--- BEGIN ---

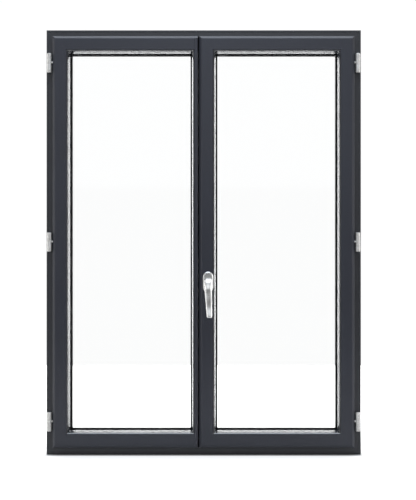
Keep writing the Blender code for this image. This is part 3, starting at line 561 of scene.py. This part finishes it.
clear, tree, shader = surface("clear_float_glass")
tree.nodes.remove(shader)
facing = tree.nodes.new("ShaderNodeLayerWeight")
facing.inputs["Blend"].default_value = 0.5
steepness = maths(tree, "POWER", facing.outputs["Facing"], 5.0)
passing = tree.nodes.new("ShaderNodeBsdfTransparent")
passing.inputs["Color"].default_value = (0.9930, 0.9945, 0.9942, 1.0)
mirror = tree.nodes.new("ShaderNodeBsdfGlossy")
mirror.inputs["Roughness"].default_value = 0.01
waves = tree.nodes.new("ShaderNodeBump")
waves.inputs["Strength"].default_value = 0.05
waves.inputs["Distance"].default_value = 0.0002
rolling = noise(tree, scale=7.0, detail=1.0, roughness=0.4, stretch=(1.0, 1.0, 0.15))
wire(tree, rolling, waves.inputs["Height"])
wire(tree, waves.outputs["Normal"], mirror.inputs["Normal"])
both = tree.nodes.new("ShaderNodeMixShader")
mirrored_share = spread(tree, steepness, HEAD_ON_MIRROR, GRAZING_MIRROR, start=0.0, end=1.0)
wire(tree, mirrored_share, both.inputs["Fac"])
wire(tree, passing.outputs["BSDF"], both.inputs[1])
wire(tree, mirror.outputs["BSDF"], both.inputs[2])
wire(tree, both.outputs["Shader"], tree.nodes["Material Output"].inputs["Surface"])

spacer_strip, tree, shader = surface("perforated_spacer")
clouds = noise(tree, scale=90.0, detail=3.0)
coated = blend_colours(tree, clouds, (0.0060, 0.0060, 0.0064), (0.0042, 0.0042, 0.0045))
wire(tree, coated, shader.inputs["Base Color"])
dullness = spread(tree, noise(tree, scale=200.0, detail=2.0), low=0.55, high=0.70)
wire(tree, dullness, shader.inputs["Roughness"])
shader.inputs["Specular IOR Level"].default_value = 0.2
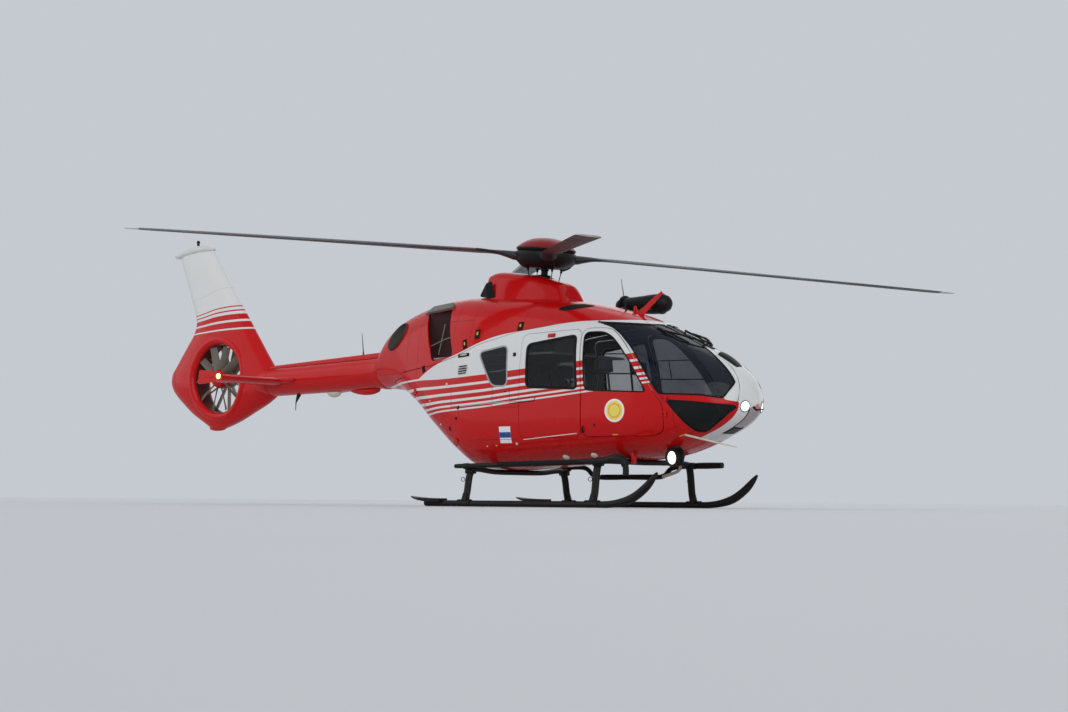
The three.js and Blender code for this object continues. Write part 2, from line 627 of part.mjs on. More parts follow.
// Cabin furniture
function seat(x, y, w) {
  const cushion = block(x - 230, x + 250, y - w / 2, y + w / 2, FLOOR_Z + 280, FLOOR_Z + 390);
  const base = block(x - 190, x + 200, y - w / 2 + 60, y + w / 2 - 60, FLOOR_Z + 0.4, FLOOR_Z + 290);
  const lean = [[x - 330, FLOOR_Z + 1080], [x - 250, FLOOR_Z + 1080], [x - 130, FLOOR_Z + 300],
    [x - 240, FLOOR_Z + 300]];
  const back = prismY(lean, y - w / 2, y + w / 2);
  return cushion.add(base).add(back);
}
Y_SIDES.forEach(({ name, s }) => {
  part(`pilot_seat_${name}`, seat(1480, s * 340, 460));
});
part('rear_bench', seat(300, 0, 1150));
const pedestal = block(2050, 2200, -110, 110, FLOOR_Z + 0.4, 1010);
const panel = prismY([[2060, 1330], [2300, 1330], [2360, 1180], [2280, 1000], [2120, 1000]], -330, 330);
part('instrument_panel', panel.add(pedestal).intersect(pod(WALL + 1)));

// Main rotor, built upright about its own axis and then tilted with the mast
function tilted(body) {
  return body.rotate([0, MAST_TILT * 180 / Math.PI, 0]).translate([HUB.x, 0, HUB.z]);
}
function lathe(points, sides = 40) {
  const g = new THREE.LatheGeometry(points.map((p) => new THREE.Vector2(p[0], p[1])), sides);
  g.rotateX(Math.PI / 2);
  return solid(g);
}
const head = lathe([[0, -545], [70, -545], [70, -260], [110, -240], [110, -175], [215, -165],
  [310, -60], [310, -30], [120, -30], [120, 30], [60, 35], [0, 35]]);
part('rotor_head', tilted(head));
const cap = lathe([[0, 35.4], [340, 35.4], [372, 60], [372, 90], [330, 150], [200, 205], [0, 222]]);
part('hub_cap', tilted(cap));
for (let i = 0; i < BLADE_COUNT; i += 1) {
  const ring = (r, chord, thick, z) => {
    const list = [];
    for (let j = 0; j < 16; j += 1) {
      const t = (j / 16) * Math.PI * 2;
      list.push([r, chord * (0.5 * Math.cos(t)), z + (thick / 2) * Math.sin(t)]);
    }
    return list;
  };
  const blade = skin([ring(121, 110, 50, 0), ring(450, 120, 50, 0), ring(760, BLADE_CHORD, BLADE_THICK, 0),
    ring(4900, BLADE_CHORD, BLADE_THICK, -60), ring(ROTOR_R, BLADE_CHORD * 0.55, 16, -66)]);
  part(`blade_${i + 1}`, tilted(blade.rotate([0, 0, 45 + 90 * i])));
}

// Roof hoist, searchlight and wire cutters
const hoist = rod([430, 900, 2530], [1270, 900, 2530], 118, 100, 28)
  .add(rod([700, 900, 2480], [700, 300, 2400], 30))
  .add(rod([1050, 900, 2480], [1050, 300, 2340], 30));
const lamp = rod([2130, -350, 560], [2330, -350, 560], 102, 102, 28);
const lampPost = block(2180, 2260, -370, -330, 600, 900);
const cutter = prismY([[1420, 2200], [1500, 2200], [1830, 2560], [1800, 2580]], -8, 8);
const bar = rod([2380, -440, 862], [3091, -300, 698], 11, 11, 12);
part('hoist', hoist.subtract(pod(-0.6)));
part('searchlight', lamp.add(lampPost).subtract(pod(-0.6)));
part('wire_cutter_upper', cutter.subtract(pod(-0.6)));
part('chin_bar', largest(bar.subtract(pod(-0.6))));

// Put the origin under the centre of the whole craft
const box = new THREE.Box3().setFromObject(group);
const shift = -(box.min.x + box.max.x) / 2;
group.children.forEach((m) => m.geometry.translate(shift, 0, 0));

export default group;
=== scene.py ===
# Light twin-engine rescue helicopter on skids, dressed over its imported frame.
import math
import bmesh
import bpy
from mathutils import Matrix, Vector


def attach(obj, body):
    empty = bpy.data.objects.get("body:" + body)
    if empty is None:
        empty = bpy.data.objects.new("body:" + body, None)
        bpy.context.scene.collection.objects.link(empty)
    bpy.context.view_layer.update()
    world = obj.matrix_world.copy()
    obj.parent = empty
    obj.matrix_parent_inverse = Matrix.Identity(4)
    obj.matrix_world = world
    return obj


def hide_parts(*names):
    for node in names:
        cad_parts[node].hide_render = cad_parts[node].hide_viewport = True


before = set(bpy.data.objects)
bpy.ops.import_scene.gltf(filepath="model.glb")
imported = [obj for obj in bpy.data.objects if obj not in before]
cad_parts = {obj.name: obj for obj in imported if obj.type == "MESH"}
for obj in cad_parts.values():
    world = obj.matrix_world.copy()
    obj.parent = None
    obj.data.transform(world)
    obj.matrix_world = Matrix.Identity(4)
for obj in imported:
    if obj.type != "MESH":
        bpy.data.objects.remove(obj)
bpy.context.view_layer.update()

# Stations are metres ahead of the rotor mast, heights are above the skid soles
MAST_X = 1.6708
HUB_Z = 3.12
TILT = math.radians(5)
SIDES = (("right", -1), ("left", 1))
SHELL_WALL = 0.028
DOOR_WALL = 0.018
FAN_AT = Vector((-5.93, -0.095, 1.77))
DUCT_R = 0.478
LIP_R = 0.590

# Duct lip: radius, lift off the shroud's side, share of the half thickness (port to starboard)
LIP_SIDE = (
    (0.600, -0.004), (0.592, 0.008), (0.578, 0.018), (0.560, 0.024), (0.540, 0.024), (0.520, 0.018),
    (0.502, 0.004), (0.490, -0.016), (0.482, -0.040), (DUCT_R, -0.070),
)
LIP = [(r, lift, 1) for r, lift in LIP_SIDE] + [(r, lift, -1) for r, lift in reversed(LIP_SIDE)]

# Pod sections: station, belly, roof, half width, widest height, upper and lower squareness
POD = (
    (3.182, 1.200, 1.216, 0.006, 1.208, 2.0, 2.0),
    (3.165, 1.160, 1.268, 0.055, 1.210, 2.0, 2.0),
    (3.140, 1.110, 1.350, 0.125, 1.210, 2.0, 2.0),
    (3.070, 1.030, 1.500, 0.265, 1.210, 2.0, 2.0),
    (2.900, 0.925, 1.660, 0.420, 1.200, 2.1, 2.1),
    (2.620, 0.810, 1.820, 0.550, 1.180, 2.2, 2.3),
    (2.300, 0.690, 1.970, 0.645, 1.160, 2.4, 2.5),
    (1.900, 0.600, 2.160, 0.715, 1.150, 2.6, 2.8),
    (1.400, 0.555, 2.340, 0.760, 1.150, 2.8, 3.0),
    (0.800, 0.530, 2.480, 0.780, 1.150, 3.0, 3.2),
    (0.200, 0.490, 2.570, 0.780, 1.150, 3.0, 3.2),
    (-0.400, 0.455, 2.610, 0.780, 1.180, 3.0, 3.2),
    (-0.700, 0.470, 2.630, 0.765, 1.220, 3.0, 3.0),
    (-1.000, 0.620, 2.640, 0.720, 1.300, 3.0, 2.8),
    (-1.400, 0.920, 2.620, 0.640, 1.450, 2.8, 2.6),
    (-1.850, 1.280, 2.540, 0.520, 1.650, 2.6, 2.4),
    (-2.290, 1.500, 2.400, 0.380, 1.800, 2.4, 2.2),
    (-2.550, 1.530, 2.240, 0.300, 1.820, 2.2, 2.1),
    (-2.670, 1.540, 2.100, 0.260, 1.810, 2.0, 2.0),
)

# Mast fairing sections: station, base, top, half width, squareness
FAIRING = (
    (0.452, 2.300, 2.520, 0.172, 2.8),
    (0.428, 2.300, 2.600, 0.205, 3.4),
    (0.372, 2.300, 2.728, 0.238, 4.0),
    (0.352, 2.300, 2.742, 0.246, 4.0),
    (0.200, 2.300, 2.796, 0.290, 4.0),
    (-0.010, 2.300, 2.860, 0.310, 4.0),
    (-0.350, 2.300, 2.918, 0.315, 4.0),
    (-0.650, 2.300, 2.950, 0.300, 3.6),
    (-0.930, 2.300, 2.880, 0.280, 3.0),
)

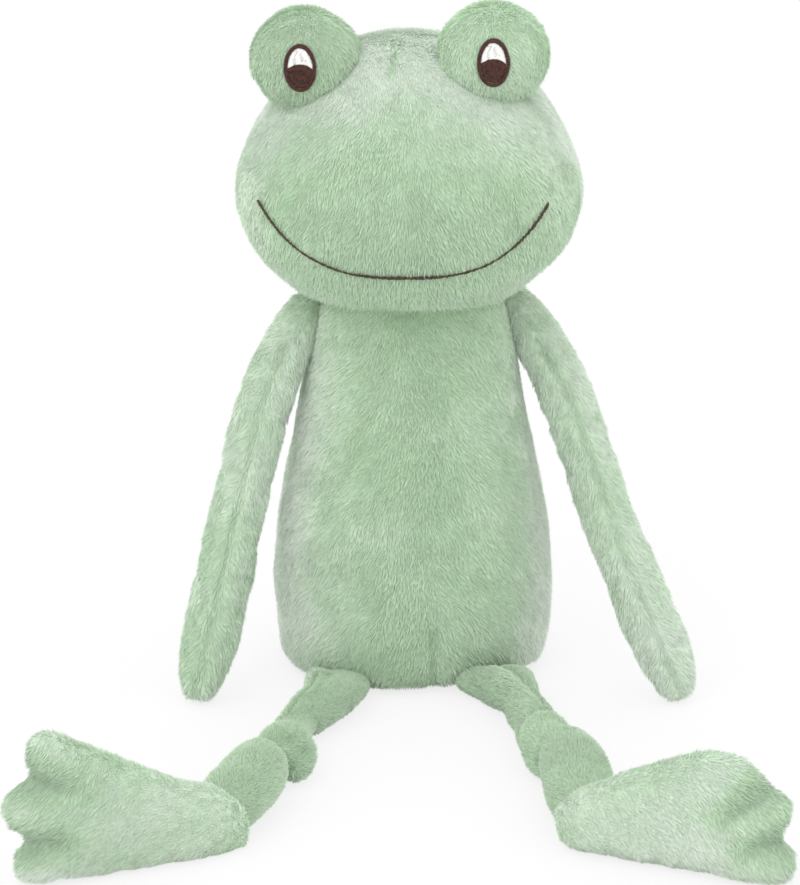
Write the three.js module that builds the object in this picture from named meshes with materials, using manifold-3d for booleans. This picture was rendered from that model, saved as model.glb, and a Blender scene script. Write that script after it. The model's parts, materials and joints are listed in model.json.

--- END ---

Retype the portion of the data above that starts on the line with "the whole craft" and finishes on the line with "bpy.data.objects.remove(obj)", including both of those lines.

// Put the origin under the centre of the whole craft
const box = new THREE.Box3().setFromObject(group);
const shift = -(box.min.x + box.max.x) / 2;
group.children.forEach((m) => m.geometry.translate(shift, 0, 0));

export default group;
=== scene.py ===
# Light twin-engine rescue helicopter on skids, dressed over its imported frame.
import math
import bmesh
import bpy
from mathutils import Matrix, Vector


def attach(obj, body):
    empty = bpy.data.objects.get("body:" + body)
    if empty is None:
        empty = bpy.data.objects.new("body:" + body, None)
        bpy.context.scene.collection.objects.link(empty)
    bpy.context.view_layer.update()
    world = obj.matrix_world.copy()
    obj.parent = empty
    obj.matrix_parent_inverse = Matrix.Identity(4)
    obj.matrix_world = world
    return obj


def hide_parts(*names):
    for node in names:
        cad_parts[node].hide_render = cad_parts[node].hide_viewport = True


before = set(bpy.data.objects)
bpy.ops.import_scene.gltf(filepath="model.glb")
imported = [obj for obj in bpy.data.objects if obj not in before]
cad_parts = {obj.name: obj for obj in imported if obj.type == "MESH"}
for obj in cad_parts.values():
    world = obj.matrix_world.copy()
    obj.parent = None
    obj.data.transform(world)
    obj.matrix_world = Matrix.Identity(4)
for obj in imported:
    if obj.type != "MESH":
        bpy.data.objects.remove(obj)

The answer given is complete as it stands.